When people talk about the advantages of robots and automation, they often use the term “human error.”
And that’s just the thing that Tesla (TSLA) CEO Elon Musk believes driverless cars will eradicate. Speaking at NVidia’s annual developer gathering (the 2015 GPU Technology Conference), the controversial entrepreneur put forth some ideas about automated cars, an area in which he has huge faith.
Soon enough, driverless technology will be so far along that we’ll already “take autonomous cars for granted,” Musk said, in a conversation with NVidia CEO Jen-Hsun Huang. “I almost view it as a solved problem. We know what to do, and we’ll be there in a few years… You’ll be able to tell your car, ‘Take me home, go here, go there,’ anything.”
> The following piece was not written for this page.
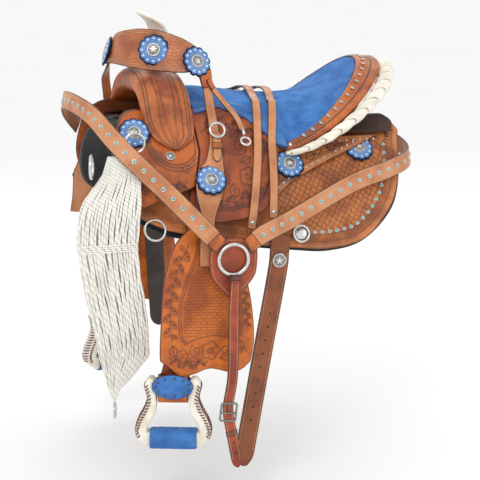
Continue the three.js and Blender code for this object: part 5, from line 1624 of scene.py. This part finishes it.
def build_headstall():
    s = Solid()
    strap(s, BROWBAND, 3.6, step=3.0, tooled=0.8)
    strap_stitches(s, BROWBAND, 4.2, 1.8, pitch=4.0)
    strap_stitches(s, BROWBAND, 8.0, 1.8, pitch=4.0)
    s.make("browband_leather", [BROW, THREAD], "saddle", "tack_leather", "browband")
    for i, k in enumerate((0, 3, 5)):
        p = np.array(BROWBAND[k], float)
        normal = unit(p[3:6])
        rosette(f"rosette_brow_{i + 1}", p[:3] + normal * 4.0, normal)
    tack_strap("headstall_crown", CROWN, 3.0, 3.4, 1.5)
    tack_strap("cheek_near", CHEEK_NEAR, 3.6, 3.2, 1.8, skip=10)
    tack_strap("cheek_far", CHEEK_FAR, 3.6, 3.2, 1.8, skip=10)
    side_rosette("rosette_cheek_near", -186, -40, 32, NEAR_SIDE)
    side_rosette("rosette_cheek_far", -322, -94, 39, FAR_SIDE)
    s = Solid()
    strap(s, [[-165, -110.5, 152, .4, -.88, .3, 30], [-163, -112.5, 136, .25, -.93, .3, 26],
              [-161, -113.5, 118, .1, -.96, .3, 19]], 4.2)
    strap(s, [[-158, -112, 134, .5, -.85, .2, 13], [-150, -116, 116, .3, -.9, .3, 12]], 3.0)
    s.make("browband_fold", [LEATHER], "saddle", "tack_leather")
    s = Solid()
    tip = [on_layer(-160.5, 40, 16, 35), on_layer(-164, 18, 16, 35), on_layer(-170, -8, 16, 35)]
    strap(s, tip, 3.0, point=12)
    strap_stitches(s, tip, 2.6, 1.5, skip=12)
    strap(s, [on_layer(-163.4, 24, 21, 37), on_layer(-164.8, 14, 21, 37)], 2.4, look=2, step=3)
    s.make("cheek_near_tip", [TAN, THREAD, LEATHER], "saddle", "tack_leather")
    s = Solid()
    hook = [[-108, -float(layer_y(35, z)) - 0.5, z] for z in (46, 42, 38, 34)]
    s.tube(hook, [2.0, 3.4, 3.6, 2.4], 12)
    s.make("snap_swivel", NICKEL, "saddle", "nickel")
    # The two cheek buckles are alike; the far one gets the darker antique silver as painted shade on the side
    # away from the lamps.
    for node, x, y, z, look in (("cheek_buckle_near", -160, -layer_y(41, 46), 46, NICKEL),
                                ("cheek_buckle_far", -288, layer_y(50, 40), 40, ANTIQUE_AND_SHADED_SILVER)):
        axis = [0, np.sign(y) * math.cos(0.5), math.sin(0.5)]
        ring_piece(node, "metal", [x, y, z], axis, 14, 2.4, look)
    points = [[-150, -116, 116, .3, -.9, .3, 12], [-132, -124, 92, .2, -.9, .4, 12],
              [-114, -143, 66, 0, -.75, .6, 12], on_layer(-108, 42, 12, 34)]
    tack_strap("throat_strap", points, 3.0, 2.4, 1.5)
    hook_at = [-108, -layer_y(34, 22) - 1, 24]
    ring_piece("snap_hook", "metal", hook_at, outward(24), 9, 2.6, steps=48, sides=12)


def rein_points(crest, knee, end, end_z):
    """A rein's centre line, over the seat and down both sides."""
    near = []
    for y in (0, 30, 60, 90, 112, 126, 140):
        x = crest + (knee - crest) * (y / 180) ** 1.5
        top, _ = pad_heights(x, y)
        ahead, _ = pad_heights(x, y + 2)
        slope = (ahead - top) / 2
        normal = unit([0, -slope, 1.0])
        near.append([x, -(y + normal[1] * 7), top + normal[2] * 7, 0, -normal[1], normal[2], 16])
    for z in (16, -20, -60, -100, end_z):
        x = knee + (end - knee) * (16 - z) / (16 - end_z)
        near.append(on_layer(x, z, 16))
    return mirrored(near[1:], FAR_SIDE)[::-1] + near


def build_reins():
    for name, *route in (("rein_front", -48, -84, -120, -128), ("rein_rear", -11, -56, -76, -112)):
        points = rein_points(*route)
        s = Solid()
        strap(s, points, 3.4)
        strap_stitches(s, points, 2.6, 1.7, pitch=5.2)
        centre, _, normal, _ = at_lengths(points, [strap_length(points) - 12])[0]
        stud(s, centre + normal * 1.7, normal, 4.4, 2)
        s.make(f"{name}_leather", [TAN, THREAD, NICKEL], "saddle", "tack_leather", name)


# ---------------------------------------------------------------- kept CAD pieces and the scene
def dress(names, material):
    """Gives a carried-over solid its material."""
    for name in names:
        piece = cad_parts[name]
        piece.data.materials.clear()
        piece.data.materials.append(material)


for side in (NEAR_SIDE, FAR_SIDE):
    for build in (build_lining, build_skirt, build_rear_jockey, build_seat_jockey, build_front_jockey,
                  build_fender, build_stirrup_leather, build_hobble_patch, build_stirrup, build_tread,
                  build_rear_billet):
        build(side)
for build in (build_off_billet, build_dees, build_cinch_rings, build_cinch, build_collar,
              build_tie_down, build_headstall, build_reins, build_seat):
    build()
build_seat_apron(NEAR_SIDE)
build_seat_apron(FAR_SIDE)
for build in (build_cantle, build_lacing, build_fork, build_horn):
    build()
dress(["tree_bar_near", "tree_bar_far", "tree_cantle", "ground_seat"], HIDE)
dress(["stirrup_bolt_near", "stirrup_bolt_far"], DARK_STEEL)
build_stage()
Then came Musk’s boldest claim. “In the distant future,” Musk went on, “people may outlaw driving cars because it’s too dangerous. You can’t have a person driving a two-ton death machine.”
Some may find nothing too shocking about Musk’s comments. Indeed, human drivers cause car accidents all the time. (More than 3,000 U.S. teens, for example, are killed each year in car accidents caused by texting while driving.) But the statements raised enough eyebrows to prompt Musk to walk his comments back a little bit on Twitter (TWTR) the same day.
“To be clear, Tesla is strongly in favor of people being allowed to drive their cars and always will be,” he tweeted. “Hopefully, that is obvious.” Then, in a second tweet: “However, when self-driving cars become safer than human-driven cars, the public may outlaw the latter. Hopefully not.”